• _INFORMATION SHOWN_:
--

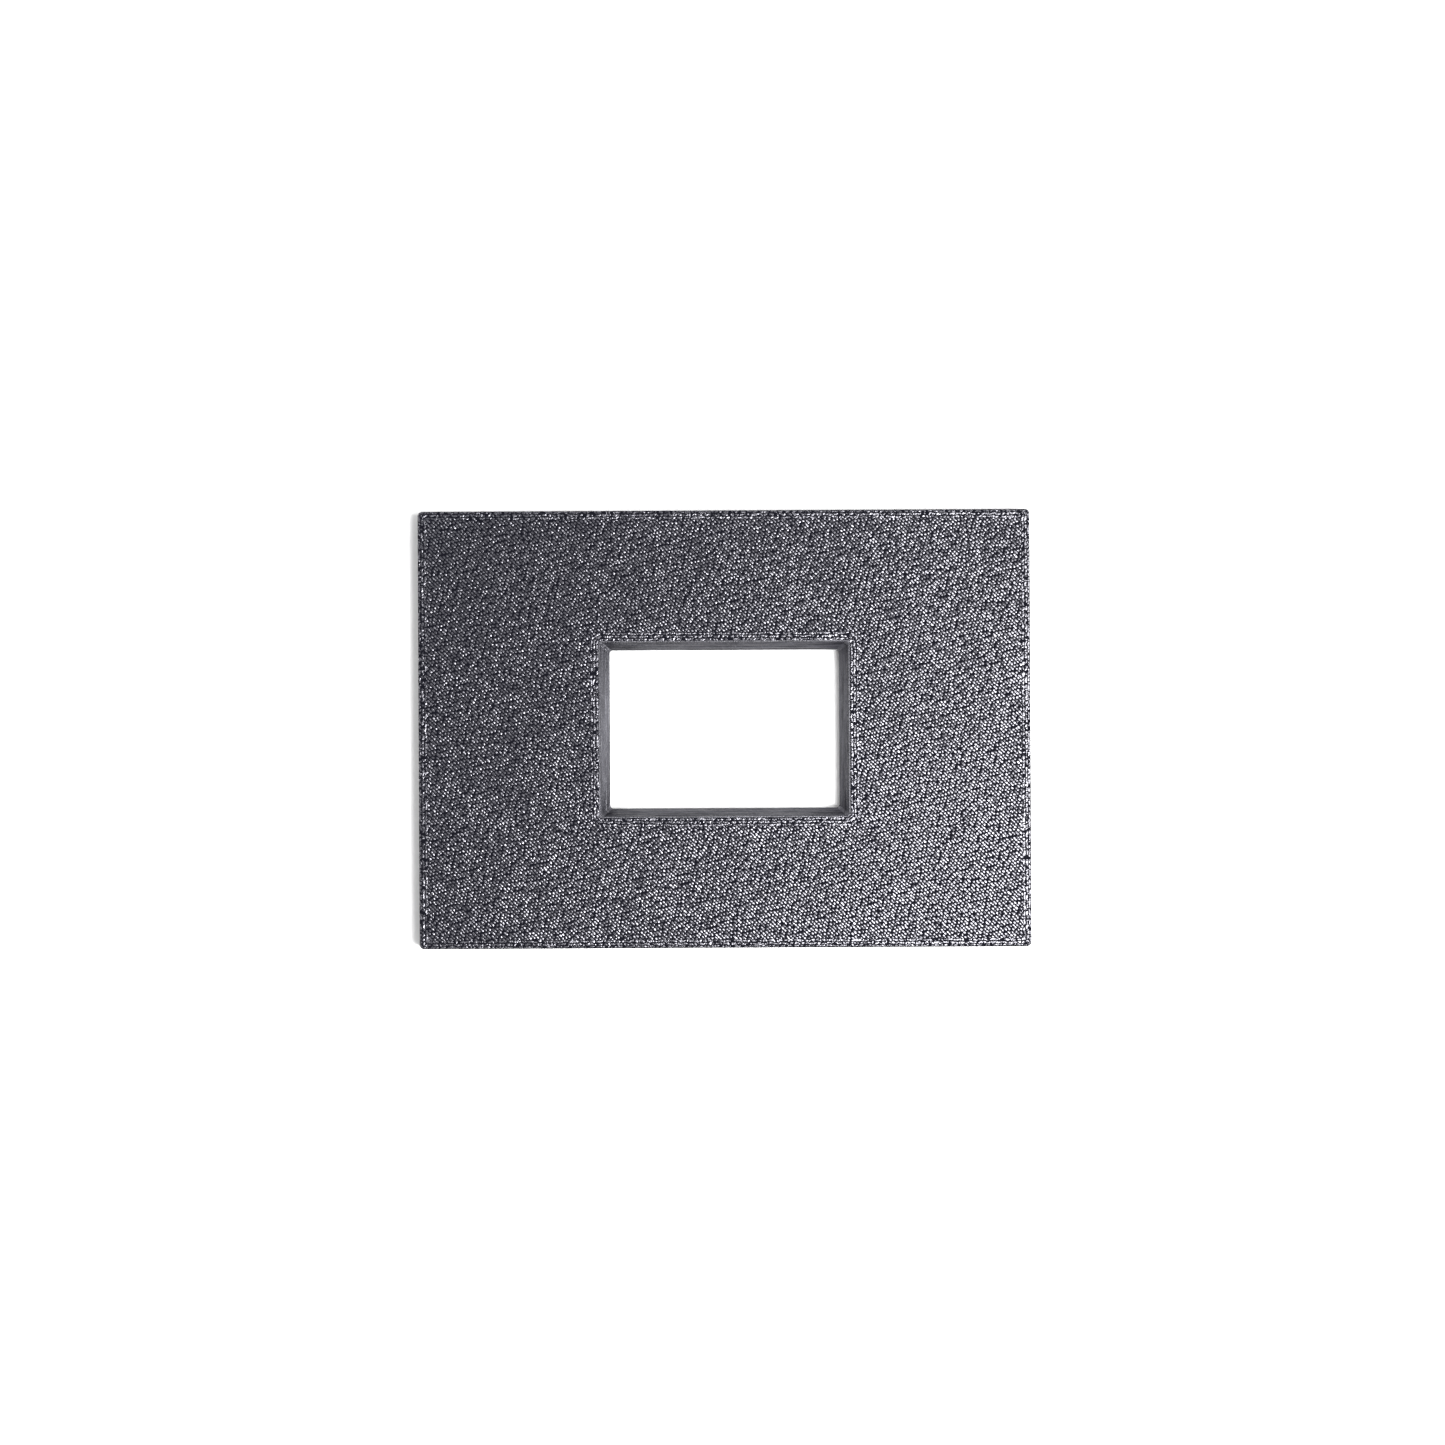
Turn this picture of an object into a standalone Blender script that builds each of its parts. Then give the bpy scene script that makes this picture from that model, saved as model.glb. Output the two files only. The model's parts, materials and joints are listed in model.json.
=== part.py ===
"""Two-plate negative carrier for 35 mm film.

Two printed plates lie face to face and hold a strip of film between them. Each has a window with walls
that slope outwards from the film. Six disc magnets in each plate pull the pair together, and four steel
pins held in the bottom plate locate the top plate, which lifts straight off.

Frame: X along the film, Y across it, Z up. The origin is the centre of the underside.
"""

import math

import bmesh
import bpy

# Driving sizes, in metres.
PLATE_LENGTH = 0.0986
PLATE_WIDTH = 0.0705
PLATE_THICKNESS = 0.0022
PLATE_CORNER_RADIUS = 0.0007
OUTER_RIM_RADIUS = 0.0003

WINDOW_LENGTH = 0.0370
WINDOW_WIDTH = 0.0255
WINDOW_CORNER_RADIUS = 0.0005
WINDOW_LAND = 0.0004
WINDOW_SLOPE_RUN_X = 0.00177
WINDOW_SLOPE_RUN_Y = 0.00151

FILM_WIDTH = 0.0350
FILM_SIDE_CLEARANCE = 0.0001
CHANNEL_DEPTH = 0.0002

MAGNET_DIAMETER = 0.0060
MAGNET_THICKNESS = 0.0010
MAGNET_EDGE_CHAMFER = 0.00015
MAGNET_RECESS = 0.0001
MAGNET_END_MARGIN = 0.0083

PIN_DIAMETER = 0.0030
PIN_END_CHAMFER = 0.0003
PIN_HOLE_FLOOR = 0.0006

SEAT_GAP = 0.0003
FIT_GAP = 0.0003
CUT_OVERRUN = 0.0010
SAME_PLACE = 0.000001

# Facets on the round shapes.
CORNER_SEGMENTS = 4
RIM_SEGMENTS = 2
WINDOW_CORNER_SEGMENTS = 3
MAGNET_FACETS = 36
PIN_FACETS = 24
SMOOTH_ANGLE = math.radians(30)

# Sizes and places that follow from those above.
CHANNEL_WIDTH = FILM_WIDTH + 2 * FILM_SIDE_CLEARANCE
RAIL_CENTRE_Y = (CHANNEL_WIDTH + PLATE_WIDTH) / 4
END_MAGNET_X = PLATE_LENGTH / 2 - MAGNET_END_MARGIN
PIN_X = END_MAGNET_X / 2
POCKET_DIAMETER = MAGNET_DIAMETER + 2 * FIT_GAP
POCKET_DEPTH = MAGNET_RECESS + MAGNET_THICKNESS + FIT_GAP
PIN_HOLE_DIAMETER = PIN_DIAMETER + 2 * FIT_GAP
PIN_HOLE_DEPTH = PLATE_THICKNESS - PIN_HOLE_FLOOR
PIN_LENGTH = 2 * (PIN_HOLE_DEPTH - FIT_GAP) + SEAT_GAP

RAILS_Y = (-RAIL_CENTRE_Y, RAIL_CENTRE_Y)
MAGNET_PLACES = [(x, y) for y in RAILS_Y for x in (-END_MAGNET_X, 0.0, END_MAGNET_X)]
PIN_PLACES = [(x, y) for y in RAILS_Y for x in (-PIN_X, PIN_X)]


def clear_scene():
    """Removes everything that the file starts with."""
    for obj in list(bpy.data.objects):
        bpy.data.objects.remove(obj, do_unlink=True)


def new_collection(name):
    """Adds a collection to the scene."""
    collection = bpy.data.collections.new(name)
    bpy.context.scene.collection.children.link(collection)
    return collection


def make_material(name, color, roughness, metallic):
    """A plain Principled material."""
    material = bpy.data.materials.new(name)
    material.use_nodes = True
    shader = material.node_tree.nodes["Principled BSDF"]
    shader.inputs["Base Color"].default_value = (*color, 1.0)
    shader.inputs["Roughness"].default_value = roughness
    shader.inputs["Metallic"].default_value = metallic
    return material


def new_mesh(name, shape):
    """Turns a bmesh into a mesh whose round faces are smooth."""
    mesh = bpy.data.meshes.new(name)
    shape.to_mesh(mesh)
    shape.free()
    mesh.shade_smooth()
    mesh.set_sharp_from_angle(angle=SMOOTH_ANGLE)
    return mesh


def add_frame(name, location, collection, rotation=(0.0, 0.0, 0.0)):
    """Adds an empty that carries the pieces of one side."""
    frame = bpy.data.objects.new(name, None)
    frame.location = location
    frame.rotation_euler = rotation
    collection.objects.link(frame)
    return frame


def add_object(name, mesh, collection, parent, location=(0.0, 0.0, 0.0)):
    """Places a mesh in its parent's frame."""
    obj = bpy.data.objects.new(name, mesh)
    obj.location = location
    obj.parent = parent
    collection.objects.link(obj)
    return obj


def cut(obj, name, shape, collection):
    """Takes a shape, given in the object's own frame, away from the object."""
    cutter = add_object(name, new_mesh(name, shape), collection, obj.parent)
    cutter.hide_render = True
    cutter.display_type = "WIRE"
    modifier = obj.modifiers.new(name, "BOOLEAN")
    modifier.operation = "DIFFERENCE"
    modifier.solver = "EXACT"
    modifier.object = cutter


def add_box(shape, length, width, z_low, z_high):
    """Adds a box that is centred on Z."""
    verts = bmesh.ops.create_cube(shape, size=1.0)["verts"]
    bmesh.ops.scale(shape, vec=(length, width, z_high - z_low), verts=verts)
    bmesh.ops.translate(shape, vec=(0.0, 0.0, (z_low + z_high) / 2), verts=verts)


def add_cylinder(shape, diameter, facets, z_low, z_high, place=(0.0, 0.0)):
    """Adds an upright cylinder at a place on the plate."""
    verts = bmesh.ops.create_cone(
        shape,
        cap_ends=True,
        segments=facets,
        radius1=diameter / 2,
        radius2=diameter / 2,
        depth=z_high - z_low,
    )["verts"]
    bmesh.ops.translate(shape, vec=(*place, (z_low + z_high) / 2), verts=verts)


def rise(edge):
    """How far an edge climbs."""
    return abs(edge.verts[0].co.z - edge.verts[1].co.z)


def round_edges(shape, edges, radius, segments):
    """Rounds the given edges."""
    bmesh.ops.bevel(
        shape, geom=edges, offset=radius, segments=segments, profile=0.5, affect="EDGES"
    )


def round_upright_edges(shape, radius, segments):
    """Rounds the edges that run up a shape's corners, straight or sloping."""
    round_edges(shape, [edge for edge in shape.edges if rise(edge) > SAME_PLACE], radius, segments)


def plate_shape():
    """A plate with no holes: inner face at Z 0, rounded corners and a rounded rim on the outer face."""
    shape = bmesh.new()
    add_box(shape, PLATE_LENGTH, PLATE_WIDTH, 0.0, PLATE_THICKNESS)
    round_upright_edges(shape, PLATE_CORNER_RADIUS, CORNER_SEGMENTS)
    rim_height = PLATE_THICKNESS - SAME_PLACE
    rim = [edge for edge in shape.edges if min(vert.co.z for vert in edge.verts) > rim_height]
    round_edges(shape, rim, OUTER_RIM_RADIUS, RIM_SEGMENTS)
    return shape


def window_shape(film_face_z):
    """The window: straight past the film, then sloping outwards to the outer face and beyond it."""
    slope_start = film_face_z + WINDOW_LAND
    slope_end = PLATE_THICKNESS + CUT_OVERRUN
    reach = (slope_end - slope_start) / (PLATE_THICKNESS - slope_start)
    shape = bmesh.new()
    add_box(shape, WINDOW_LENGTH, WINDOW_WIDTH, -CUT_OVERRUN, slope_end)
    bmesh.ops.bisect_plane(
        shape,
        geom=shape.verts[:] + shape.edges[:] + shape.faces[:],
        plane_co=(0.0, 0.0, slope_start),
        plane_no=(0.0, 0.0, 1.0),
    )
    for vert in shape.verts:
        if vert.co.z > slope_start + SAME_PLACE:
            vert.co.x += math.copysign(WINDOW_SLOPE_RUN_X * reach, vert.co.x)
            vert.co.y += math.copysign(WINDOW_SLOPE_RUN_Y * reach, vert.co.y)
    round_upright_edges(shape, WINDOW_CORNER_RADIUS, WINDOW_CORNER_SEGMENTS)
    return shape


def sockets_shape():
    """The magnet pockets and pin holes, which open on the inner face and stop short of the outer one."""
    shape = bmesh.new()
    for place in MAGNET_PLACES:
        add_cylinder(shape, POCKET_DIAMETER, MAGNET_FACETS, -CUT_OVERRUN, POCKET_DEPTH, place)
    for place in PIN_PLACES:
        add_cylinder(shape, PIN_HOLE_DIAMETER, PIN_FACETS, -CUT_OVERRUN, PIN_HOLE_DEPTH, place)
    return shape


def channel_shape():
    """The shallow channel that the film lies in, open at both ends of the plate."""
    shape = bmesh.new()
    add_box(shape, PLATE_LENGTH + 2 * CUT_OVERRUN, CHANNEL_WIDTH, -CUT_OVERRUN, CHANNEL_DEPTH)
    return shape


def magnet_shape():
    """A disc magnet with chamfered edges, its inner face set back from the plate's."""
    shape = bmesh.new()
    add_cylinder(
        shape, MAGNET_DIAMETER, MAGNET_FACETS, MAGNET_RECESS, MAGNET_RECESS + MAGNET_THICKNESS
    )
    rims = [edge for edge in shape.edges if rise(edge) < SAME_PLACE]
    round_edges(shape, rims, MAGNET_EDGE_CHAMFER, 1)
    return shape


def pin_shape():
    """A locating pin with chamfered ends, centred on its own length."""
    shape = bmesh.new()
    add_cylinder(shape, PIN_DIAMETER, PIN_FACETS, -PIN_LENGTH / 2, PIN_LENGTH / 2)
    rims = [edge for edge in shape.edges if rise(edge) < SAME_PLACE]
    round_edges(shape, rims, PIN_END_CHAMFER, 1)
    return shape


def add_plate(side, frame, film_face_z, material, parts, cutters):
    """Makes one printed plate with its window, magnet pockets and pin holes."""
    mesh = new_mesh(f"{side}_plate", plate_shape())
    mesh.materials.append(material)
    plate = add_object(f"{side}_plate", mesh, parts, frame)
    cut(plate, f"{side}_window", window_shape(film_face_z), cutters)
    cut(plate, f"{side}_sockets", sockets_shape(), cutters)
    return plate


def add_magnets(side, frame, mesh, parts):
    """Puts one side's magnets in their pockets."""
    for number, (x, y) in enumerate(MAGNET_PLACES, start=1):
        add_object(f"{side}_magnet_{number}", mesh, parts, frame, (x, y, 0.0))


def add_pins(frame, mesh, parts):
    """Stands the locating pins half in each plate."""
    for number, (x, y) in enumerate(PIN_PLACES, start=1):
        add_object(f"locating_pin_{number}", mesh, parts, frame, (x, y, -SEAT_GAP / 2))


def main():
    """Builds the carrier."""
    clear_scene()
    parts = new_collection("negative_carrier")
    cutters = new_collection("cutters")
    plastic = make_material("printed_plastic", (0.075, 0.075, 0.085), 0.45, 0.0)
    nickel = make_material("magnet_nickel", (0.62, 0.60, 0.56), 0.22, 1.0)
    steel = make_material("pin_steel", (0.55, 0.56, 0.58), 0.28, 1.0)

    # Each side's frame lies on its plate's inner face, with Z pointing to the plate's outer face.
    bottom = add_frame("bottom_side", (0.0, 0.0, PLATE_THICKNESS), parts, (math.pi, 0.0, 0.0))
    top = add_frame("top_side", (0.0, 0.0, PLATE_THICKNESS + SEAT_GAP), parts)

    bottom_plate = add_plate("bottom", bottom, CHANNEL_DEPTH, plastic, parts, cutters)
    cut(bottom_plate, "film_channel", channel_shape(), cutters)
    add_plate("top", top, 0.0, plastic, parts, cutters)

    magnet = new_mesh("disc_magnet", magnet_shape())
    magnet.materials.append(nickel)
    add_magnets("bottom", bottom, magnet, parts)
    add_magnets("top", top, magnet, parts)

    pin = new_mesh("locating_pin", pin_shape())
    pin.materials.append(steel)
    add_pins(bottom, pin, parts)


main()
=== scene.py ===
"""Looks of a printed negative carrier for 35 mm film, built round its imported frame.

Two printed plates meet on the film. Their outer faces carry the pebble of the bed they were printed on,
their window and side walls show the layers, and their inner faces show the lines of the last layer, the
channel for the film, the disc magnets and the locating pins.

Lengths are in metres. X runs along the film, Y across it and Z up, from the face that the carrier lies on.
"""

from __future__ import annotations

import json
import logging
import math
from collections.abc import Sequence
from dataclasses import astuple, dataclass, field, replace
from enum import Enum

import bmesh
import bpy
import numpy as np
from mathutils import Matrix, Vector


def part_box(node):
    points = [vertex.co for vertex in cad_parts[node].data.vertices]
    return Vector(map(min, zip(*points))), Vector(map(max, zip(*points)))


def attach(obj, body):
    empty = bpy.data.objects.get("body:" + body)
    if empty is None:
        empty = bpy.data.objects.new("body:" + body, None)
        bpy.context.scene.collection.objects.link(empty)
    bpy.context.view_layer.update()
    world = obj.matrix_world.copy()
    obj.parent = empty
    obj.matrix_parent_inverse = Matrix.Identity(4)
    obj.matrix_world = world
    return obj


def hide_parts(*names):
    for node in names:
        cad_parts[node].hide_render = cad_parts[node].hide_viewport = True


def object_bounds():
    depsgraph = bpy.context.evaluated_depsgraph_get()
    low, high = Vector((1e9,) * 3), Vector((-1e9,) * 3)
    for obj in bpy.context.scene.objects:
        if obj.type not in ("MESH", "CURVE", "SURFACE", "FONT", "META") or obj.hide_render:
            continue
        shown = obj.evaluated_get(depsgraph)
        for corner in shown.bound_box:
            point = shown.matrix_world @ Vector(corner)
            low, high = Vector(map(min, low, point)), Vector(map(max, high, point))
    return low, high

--

• _WRITTEN INSTRUCTION_:
Return exactly the lines from the beginning of the data above through the one containing "SMOOTH_ANGLE = math.radians(30)", please. Include both end lines and add nothing else.

• _SOLUTION TO THIS PROBLEM_:
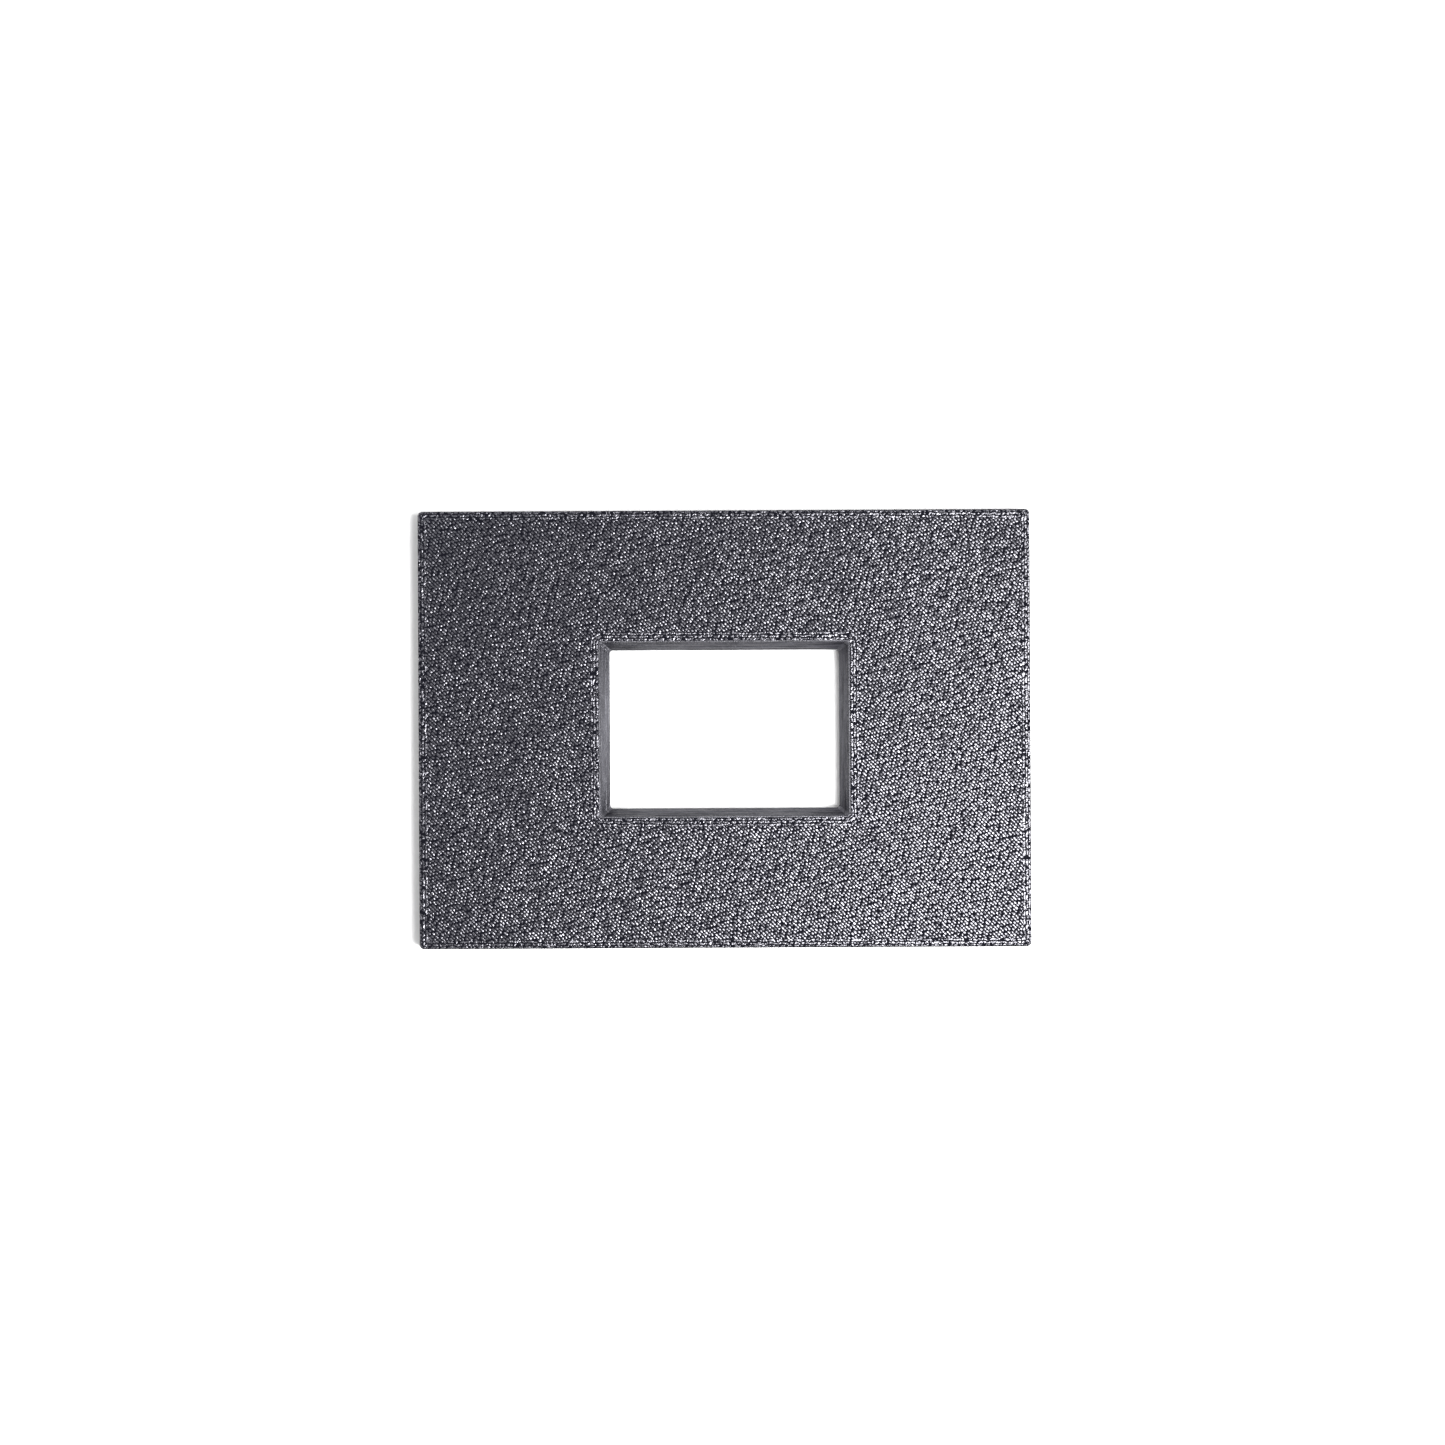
Turn this picture of an object into a standalone Blender script that builds each of its parts. Then give the bpy scene script that makes this picture from that model, saved as model.glb. Output the two files only. The model's parts, materials and joints are listed in model.json.
=== part.py ===
"""Two-plate negative carrier for 35 mm film.

Two printed plates lie face to face and hold a strip of film between them. Each has a window with walls
that slope outwards from the film. Six disc magnets in each plate pull the pair together, and four steel
pins held in the bottom plate locate the top plate, which lifts straight off.

Frame: X along the film, Y across it, Z up. The origin is the centre of the underside.
"""

import math

import bmesh
import bpy

# Driving sizes, in metres.
PLATE_LENGTH = 0.0986
PLATE_WIDTH = 0.0705
PLATE_THICKNESS = 0.0022
PLATE_CORNER_RADIUS = 0.0007
OUTER_RIM_RADIUS = 0.0003

WINDOW_LENGTH = 0.0370
WINDOW_WIDTH = 0.0255
WINDOW_CORNER_RADIUS = 0.0005
WINDOW_LAND = 0.0004
WINDOW_SLOPE_RUN_X = 0.00177
WINDOW_SLOPE_RUN_Y = 0.00151

FILM_WIDTH = 0.0350
FILM_SIDE_CLEARANCE = 0.0001
CHANNEL_DEPTH = 0.0002

MAGNET_DIAMETER = 0.0060
MAGNET_THICKNESS = 0.0010
MAGNET_EDGE_CHAMFER = 0.00015
MAGNET_RECESS = 0.0001
MAGNET_END_MARGIN = 0.0083

PIN_DIAMETER = 0.0030
PIN_END_CHAMFER = 0.0003
PIN_HOLE_FLOOR = 0.0006

SEAT_GAP = 0.0003
FIT_GAP = 0.0003
CUT_OVERRUN = 0.0010
SAME_PLACE = 0.000001

# Facets on the round shapes.
CORNER_SEGMENTS = 4
RIM_SEGMENTS = 2
WINDOW_CORNER_SEGMENTS = 3
MAGNET_FACETS = 36
PIN_FACETS = 24
SMOOTH_ANGLE = math.radians(30)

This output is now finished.